§ **BRIEF**:
Copy out all lines carrying the word "which".

§ **LISTED ENTRIES**:
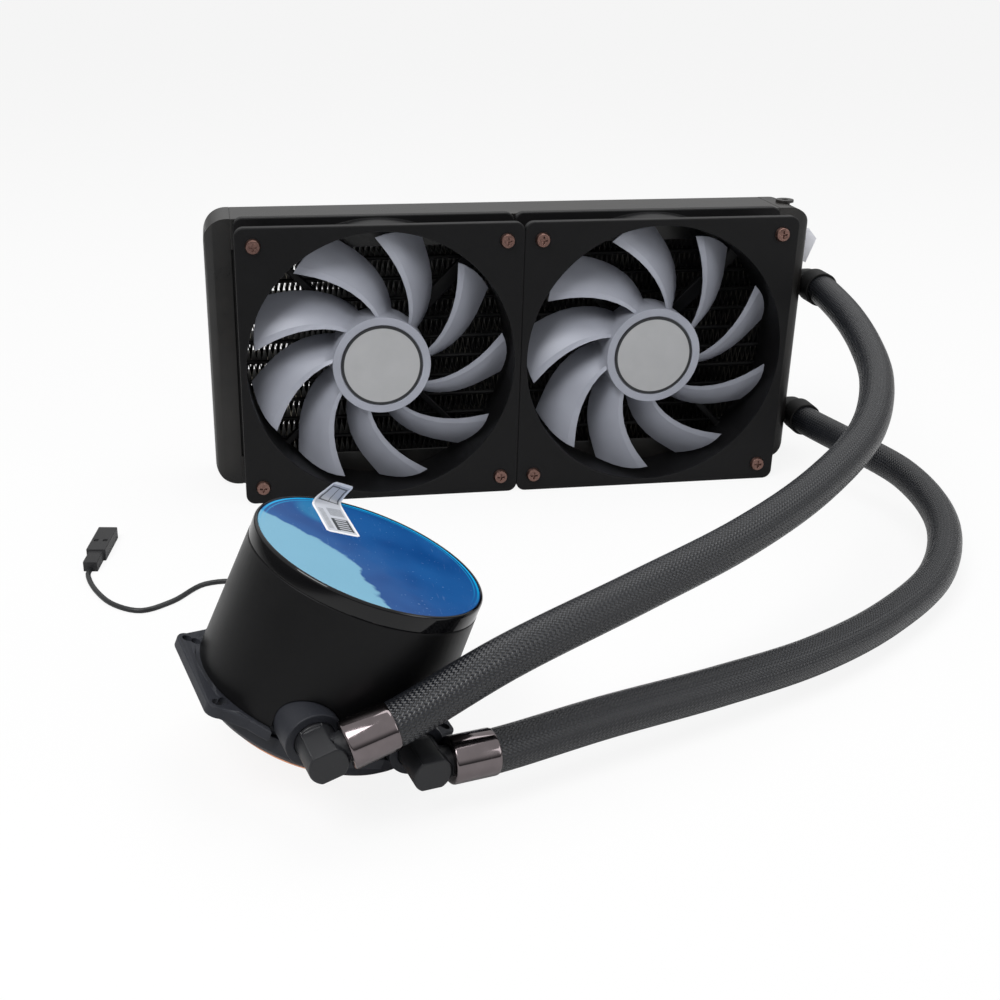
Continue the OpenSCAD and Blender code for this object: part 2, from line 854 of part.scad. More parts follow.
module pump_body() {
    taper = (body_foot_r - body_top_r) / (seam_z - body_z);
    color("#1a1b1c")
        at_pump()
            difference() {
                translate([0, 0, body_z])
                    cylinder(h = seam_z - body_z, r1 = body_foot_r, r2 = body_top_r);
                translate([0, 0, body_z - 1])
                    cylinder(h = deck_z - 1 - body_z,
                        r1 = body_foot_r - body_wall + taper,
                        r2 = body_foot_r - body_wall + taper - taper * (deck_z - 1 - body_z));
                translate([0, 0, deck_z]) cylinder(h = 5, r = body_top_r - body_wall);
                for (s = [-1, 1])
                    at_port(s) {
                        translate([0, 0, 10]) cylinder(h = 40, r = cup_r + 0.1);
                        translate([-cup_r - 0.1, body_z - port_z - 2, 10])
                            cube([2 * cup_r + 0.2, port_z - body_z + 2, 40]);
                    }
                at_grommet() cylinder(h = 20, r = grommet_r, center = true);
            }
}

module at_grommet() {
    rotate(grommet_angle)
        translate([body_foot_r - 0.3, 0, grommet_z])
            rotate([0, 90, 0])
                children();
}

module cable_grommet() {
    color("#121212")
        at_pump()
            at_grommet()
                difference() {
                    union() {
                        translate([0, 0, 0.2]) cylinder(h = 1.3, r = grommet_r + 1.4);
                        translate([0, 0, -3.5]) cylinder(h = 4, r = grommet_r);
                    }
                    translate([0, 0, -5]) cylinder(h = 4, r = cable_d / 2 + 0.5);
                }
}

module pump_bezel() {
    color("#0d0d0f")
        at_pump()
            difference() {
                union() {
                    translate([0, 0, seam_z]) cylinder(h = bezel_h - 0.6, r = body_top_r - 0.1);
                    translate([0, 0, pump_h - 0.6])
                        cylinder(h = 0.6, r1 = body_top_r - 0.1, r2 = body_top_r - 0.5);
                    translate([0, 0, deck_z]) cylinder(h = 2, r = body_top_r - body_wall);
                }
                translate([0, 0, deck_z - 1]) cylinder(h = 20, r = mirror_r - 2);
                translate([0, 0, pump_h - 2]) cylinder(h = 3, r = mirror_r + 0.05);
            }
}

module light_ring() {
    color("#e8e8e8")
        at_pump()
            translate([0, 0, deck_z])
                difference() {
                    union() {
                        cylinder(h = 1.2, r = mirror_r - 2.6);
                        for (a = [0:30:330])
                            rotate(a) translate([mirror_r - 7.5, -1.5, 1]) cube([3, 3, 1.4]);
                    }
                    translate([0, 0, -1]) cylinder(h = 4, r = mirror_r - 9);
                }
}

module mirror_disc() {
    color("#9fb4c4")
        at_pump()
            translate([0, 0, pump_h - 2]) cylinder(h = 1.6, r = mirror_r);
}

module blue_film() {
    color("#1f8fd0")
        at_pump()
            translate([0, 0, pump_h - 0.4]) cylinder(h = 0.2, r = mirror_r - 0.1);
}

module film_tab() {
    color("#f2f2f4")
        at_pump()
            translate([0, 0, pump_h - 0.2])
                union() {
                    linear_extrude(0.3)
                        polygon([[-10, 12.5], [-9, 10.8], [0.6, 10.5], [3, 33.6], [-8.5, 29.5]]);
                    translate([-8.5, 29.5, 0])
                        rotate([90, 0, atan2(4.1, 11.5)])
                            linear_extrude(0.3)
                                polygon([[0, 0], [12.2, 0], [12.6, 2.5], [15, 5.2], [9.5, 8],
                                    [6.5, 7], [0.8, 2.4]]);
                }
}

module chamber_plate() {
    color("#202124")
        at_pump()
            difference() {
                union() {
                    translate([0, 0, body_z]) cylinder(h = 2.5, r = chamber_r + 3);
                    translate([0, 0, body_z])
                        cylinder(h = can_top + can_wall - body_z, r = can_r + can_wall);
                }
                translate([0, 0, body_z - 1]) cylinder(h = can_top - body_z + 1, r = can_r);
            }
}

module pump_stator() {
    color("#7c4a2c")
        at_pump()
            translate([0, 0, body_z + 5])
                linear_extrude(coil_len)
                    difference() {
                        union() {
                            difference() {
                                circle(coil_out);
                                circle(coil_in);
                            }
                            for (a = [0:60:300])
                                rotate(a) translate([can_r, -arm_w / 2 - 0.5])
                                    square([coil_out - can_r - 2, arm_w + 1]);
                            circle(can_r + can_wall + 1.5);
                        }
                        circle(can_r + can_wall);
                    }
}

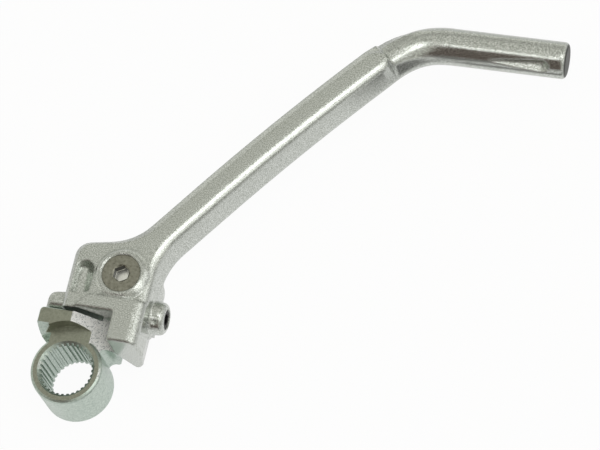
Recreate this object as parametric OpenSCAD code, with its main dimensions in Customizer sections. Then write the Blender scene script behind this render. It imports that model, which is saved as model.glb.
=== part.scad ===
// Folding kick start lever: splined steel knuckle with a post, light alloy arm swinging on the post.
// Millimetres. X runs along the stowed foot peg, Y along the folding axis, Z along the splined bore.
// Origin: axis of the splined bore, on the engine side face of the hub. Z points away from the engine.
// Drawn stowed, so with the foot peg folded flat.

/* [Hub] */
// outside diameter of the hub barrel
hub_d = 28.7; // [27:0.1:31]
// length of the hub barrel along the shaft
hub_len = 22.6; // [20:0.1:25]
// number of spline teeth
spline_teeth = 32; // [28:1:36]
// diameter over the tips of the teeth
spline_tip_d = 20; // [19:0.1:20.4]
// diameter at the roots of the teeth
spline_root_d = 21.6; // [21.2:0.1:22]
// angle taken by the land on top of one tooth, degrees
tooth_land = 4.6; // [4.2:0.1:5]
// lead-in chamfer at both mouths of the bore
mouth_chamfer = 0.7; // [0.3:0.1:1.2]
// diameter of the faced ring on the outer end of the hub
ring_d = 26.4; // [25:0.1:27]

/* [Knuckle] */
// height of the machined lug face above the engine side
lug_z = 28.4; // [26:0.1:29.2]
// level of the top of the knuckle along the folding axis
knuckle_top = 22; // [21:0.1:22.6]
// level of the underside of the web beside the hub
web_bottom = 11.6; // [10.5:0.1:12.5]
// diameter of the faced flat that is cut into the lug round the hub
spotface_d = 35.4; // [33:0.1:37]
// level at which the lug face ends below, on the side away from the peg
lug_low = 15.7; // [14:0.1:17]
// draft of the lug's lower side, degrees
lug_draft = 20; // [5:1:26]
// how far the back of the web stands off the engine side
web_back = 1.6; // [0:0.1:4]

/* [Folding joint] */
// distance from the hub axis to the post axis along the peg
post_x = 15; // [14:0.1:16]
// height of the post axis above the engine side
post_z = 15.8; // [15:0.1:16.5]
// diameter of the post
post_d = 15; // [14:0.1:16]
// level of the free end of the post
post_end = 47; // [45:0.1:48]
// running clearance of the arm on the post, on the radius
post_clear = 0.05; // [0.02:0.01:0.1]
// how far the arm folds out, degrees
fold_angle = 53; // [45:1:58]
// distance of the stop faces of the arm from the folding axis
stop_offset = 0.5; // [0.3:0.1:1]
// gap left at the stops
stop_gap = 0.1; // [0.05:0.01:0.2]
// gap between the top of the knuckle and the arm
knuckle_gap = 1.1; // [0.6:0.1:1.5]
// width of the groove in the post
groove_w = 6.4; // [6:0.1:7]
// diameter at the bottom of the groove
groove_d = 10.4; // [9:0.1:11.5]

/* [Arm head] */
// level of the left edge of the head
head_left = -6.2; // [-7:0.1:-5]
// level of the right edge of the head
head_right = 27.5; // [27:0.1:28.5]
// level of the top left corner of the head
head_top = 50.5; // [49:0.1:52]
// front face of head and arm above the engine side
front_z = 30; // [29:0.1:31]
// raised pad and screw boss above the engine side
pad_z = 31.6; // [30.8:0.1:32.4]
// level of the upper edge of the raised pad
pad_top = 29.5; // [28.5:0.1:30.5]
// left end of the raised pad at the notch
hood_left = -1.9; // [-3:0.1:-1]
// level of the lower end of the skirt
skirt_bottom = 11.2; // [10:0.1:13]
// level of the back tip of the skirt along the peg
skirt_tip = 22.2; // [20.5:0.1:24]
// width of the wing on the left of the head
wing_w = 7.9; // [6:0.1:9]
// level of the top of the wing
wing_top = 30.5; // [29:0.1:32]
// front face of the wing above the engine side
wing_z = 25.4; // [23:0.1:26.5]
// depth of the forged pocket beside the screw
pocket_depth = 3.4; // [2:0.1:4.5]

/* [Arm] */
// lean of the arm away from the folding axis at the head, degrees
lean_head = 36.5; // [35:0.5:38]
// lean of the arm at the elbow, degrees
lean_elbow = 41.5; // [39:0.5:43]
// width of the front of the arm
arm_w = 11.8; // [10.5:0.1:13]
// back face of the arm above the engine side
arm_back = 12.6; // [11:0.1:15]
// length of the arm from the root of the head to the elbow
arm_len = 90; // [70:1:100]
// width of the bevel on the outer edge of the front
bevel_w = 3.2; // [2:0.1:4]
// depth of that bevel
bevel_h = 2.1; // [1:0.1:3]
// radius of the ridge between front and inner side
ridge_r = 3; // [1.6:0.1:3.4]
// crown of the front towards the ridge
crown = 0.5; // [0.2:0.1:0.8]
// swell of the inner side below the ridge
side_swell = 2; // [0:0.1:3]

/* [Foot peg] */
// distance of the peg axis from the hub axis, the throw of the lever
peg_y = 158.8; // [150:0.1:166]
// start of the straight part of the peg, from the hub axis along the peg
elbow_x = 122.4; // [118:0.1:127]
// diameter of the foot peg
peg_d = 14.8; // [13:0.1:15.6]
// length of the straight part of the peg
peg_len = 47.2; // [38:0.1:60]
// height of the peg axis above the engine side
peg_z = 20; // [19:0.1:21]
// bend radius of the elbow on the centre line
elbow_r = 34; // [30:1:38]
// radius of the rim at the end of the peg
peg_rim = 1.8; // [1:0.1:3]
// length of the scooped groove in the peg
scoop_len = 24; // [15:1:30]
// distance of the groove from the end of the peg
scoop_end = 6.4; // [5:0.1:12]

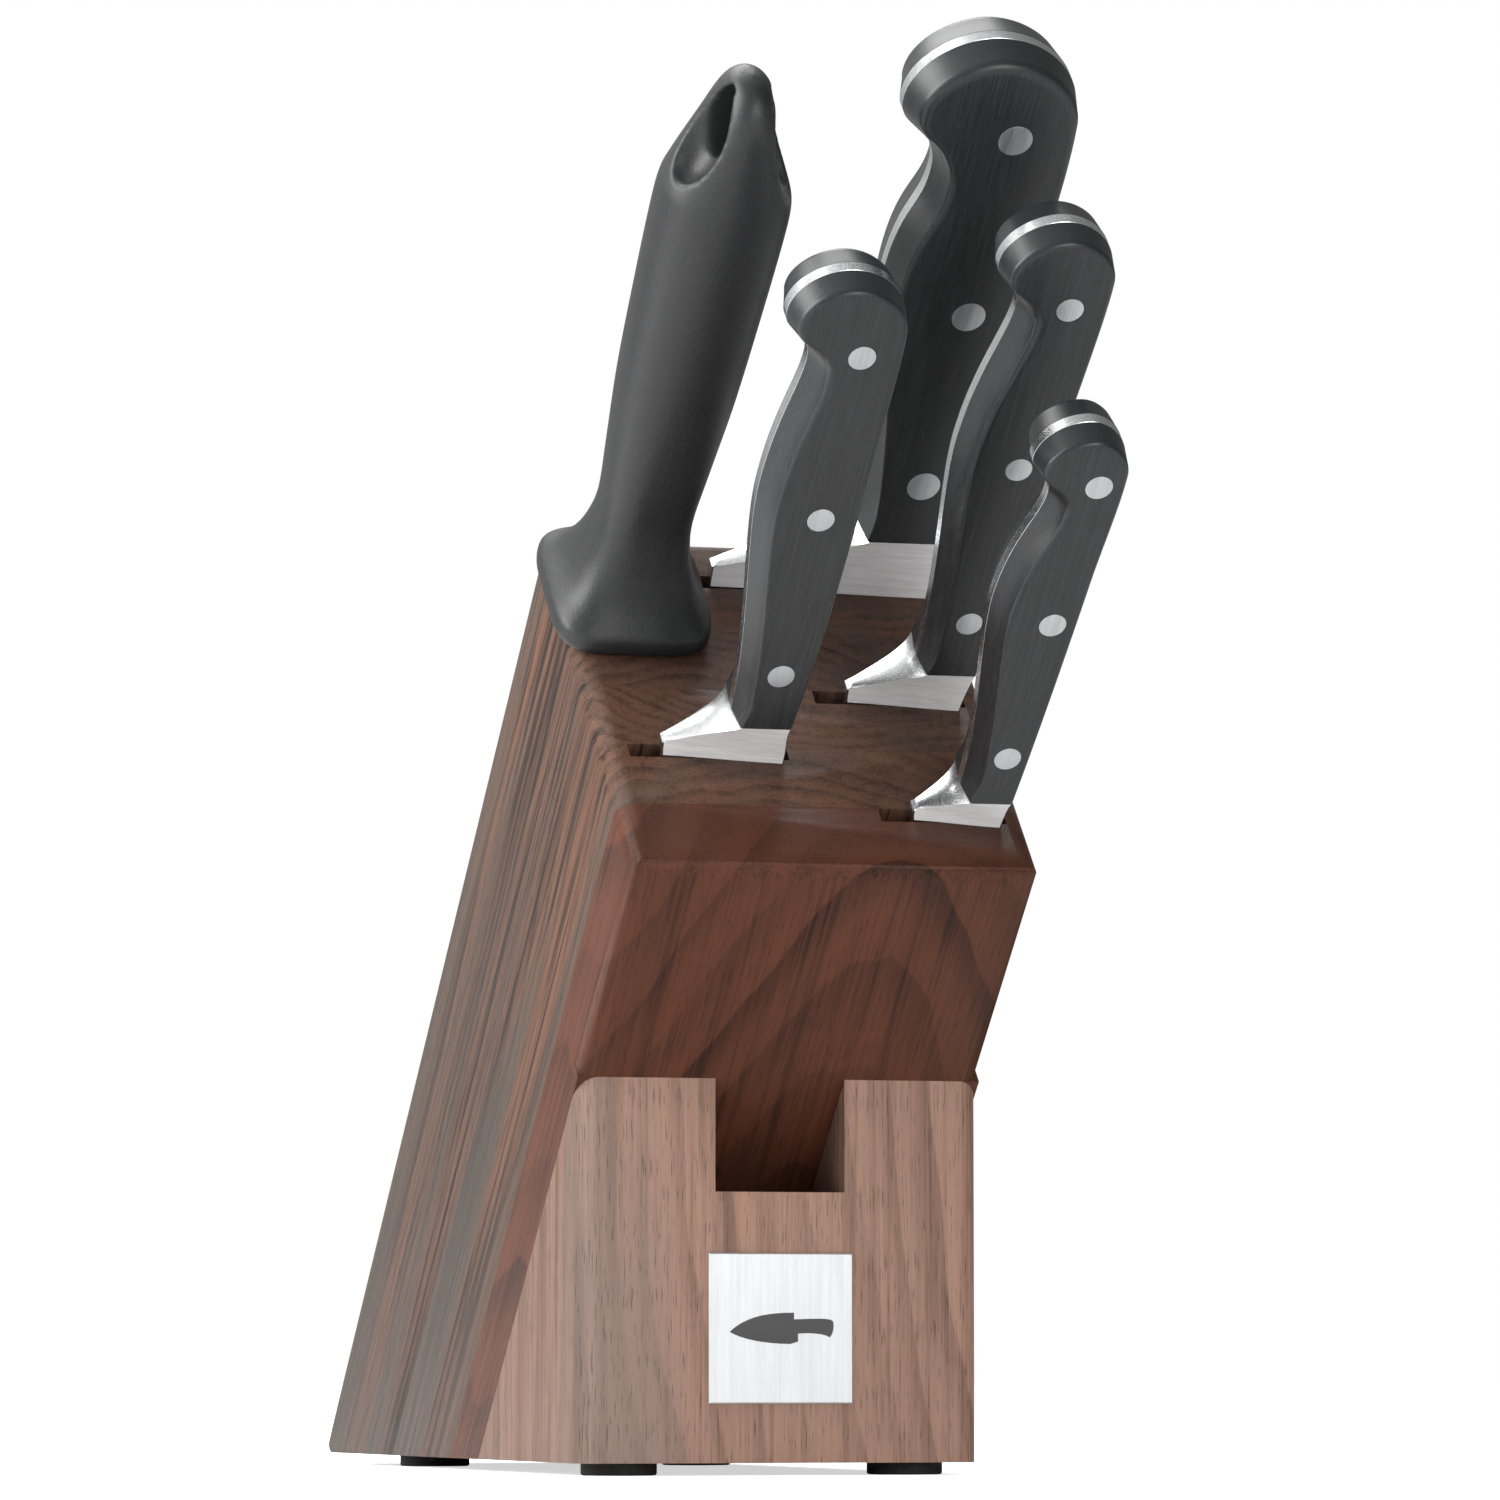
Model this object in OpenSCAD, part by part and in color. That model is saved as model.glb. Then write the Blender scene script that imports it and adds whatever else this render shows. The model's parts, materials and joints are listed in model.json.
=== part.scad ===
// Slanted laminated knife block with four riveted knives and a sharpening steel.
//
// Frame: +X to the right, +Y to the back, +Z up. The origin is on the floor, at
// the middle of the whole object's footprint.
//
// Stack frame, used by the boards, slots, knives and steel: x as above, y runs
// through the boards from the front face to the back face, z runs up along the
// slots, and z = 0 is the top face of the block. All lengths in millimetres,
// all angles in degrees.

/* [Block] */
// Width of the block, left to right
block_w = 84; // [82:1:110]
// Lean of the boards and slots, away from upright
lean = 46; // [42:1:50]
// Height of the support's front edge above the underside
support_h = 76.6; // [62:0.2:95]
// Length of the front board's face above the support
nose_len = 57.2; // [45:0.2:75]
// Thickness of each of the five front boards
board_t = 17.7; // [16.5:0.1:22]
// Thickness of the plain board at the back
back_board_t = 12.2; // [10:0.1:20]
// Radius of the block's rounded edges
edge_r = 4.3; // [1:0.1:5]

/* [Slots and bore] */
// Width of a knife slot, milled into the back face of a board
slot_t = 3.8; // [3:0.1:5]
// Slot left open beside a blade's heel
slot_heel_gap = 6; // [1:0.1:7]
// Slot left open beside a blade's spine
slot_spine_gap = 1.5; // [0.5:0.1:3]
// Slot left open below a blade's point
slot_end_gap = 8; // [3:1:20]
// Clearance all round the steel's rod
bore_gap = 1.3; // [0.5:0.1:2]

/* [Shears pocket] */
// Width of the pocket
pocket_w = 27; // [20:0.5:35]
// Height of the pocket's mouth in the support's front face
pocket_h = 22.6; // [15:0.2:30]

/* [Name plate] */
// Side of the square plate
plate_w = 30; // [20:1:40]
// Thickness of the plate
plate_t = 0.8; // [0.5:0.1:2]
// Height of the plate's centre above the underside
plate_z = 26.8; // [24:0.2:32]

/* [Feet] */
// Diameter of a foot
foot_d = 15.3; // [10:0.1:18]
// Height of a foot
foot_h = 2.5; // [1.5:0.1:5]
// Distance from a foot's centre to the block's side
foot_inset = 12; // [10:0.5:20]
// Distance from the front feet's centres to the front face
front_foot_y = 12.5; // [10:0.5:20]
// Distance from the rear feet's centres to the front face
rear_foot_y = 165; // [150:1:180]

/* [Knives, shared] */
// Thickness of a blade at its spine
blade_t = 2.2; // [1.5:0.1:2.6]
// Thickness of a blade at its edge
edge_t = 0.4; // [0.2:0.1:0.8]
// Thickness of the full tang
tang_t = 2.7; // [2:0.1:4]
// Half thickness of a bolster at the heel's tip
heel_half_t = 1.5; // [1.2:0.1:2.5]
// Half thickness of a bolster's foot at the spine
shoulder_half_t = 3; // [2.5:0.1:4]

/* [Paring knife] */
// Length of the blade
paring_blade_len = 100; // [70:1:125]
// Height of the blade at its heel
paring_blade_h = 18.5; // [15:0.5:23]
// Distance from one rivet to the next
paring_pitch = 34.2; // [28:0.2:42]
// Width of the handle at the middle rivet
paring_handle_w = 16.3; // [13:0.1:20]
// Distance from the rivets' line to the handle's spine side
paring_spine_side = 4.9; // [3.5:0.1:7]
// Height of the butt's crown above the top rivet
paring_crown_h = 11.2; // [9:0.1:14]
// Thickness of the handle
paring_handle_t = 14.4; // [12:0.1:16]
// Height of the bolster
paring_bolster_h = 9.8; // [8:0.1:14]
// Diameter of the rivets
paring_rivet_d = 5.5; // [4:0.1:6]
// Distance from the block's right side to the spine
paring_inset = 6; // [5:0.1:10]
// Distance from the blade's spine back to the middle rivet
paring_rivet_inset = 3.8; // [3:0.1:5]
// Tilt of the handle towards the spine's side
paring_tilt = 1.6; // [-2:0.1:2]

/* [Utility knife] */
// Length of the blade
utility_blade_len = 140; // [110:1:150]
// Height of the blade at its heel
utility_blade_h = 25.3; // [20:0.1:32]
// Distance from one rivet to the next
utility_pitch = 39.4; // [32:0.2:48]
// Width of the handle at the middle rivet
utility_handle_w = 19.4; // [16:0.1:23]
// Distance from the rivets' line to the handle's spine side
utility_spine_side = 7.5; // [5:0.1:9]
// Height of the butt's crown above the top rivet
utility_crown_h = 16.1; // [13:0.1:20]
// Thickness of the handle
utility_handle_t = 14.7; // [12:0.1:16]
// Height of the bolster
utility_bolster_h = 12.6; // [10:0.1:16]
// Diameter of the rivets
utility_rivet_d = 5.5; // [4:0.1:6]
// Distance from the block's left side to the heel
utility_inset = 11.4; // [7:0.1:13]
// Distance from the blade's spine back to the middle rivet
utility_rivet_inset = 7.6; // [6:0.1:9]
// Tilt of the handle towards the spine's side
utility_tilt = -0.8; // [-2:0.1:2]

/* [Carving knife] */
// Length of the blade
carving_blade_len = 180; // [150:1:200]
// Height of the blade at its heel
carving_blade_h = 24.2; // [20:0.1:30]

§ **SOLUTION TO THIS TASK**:
Recreate this object as parametric OpenSCAD code, with its main dimensions in Customizer sections. Then write the Blender scene script behind this render. It imports that model, which is saved as model.glb.
// level at which the lug face ends below, on the side away from the peg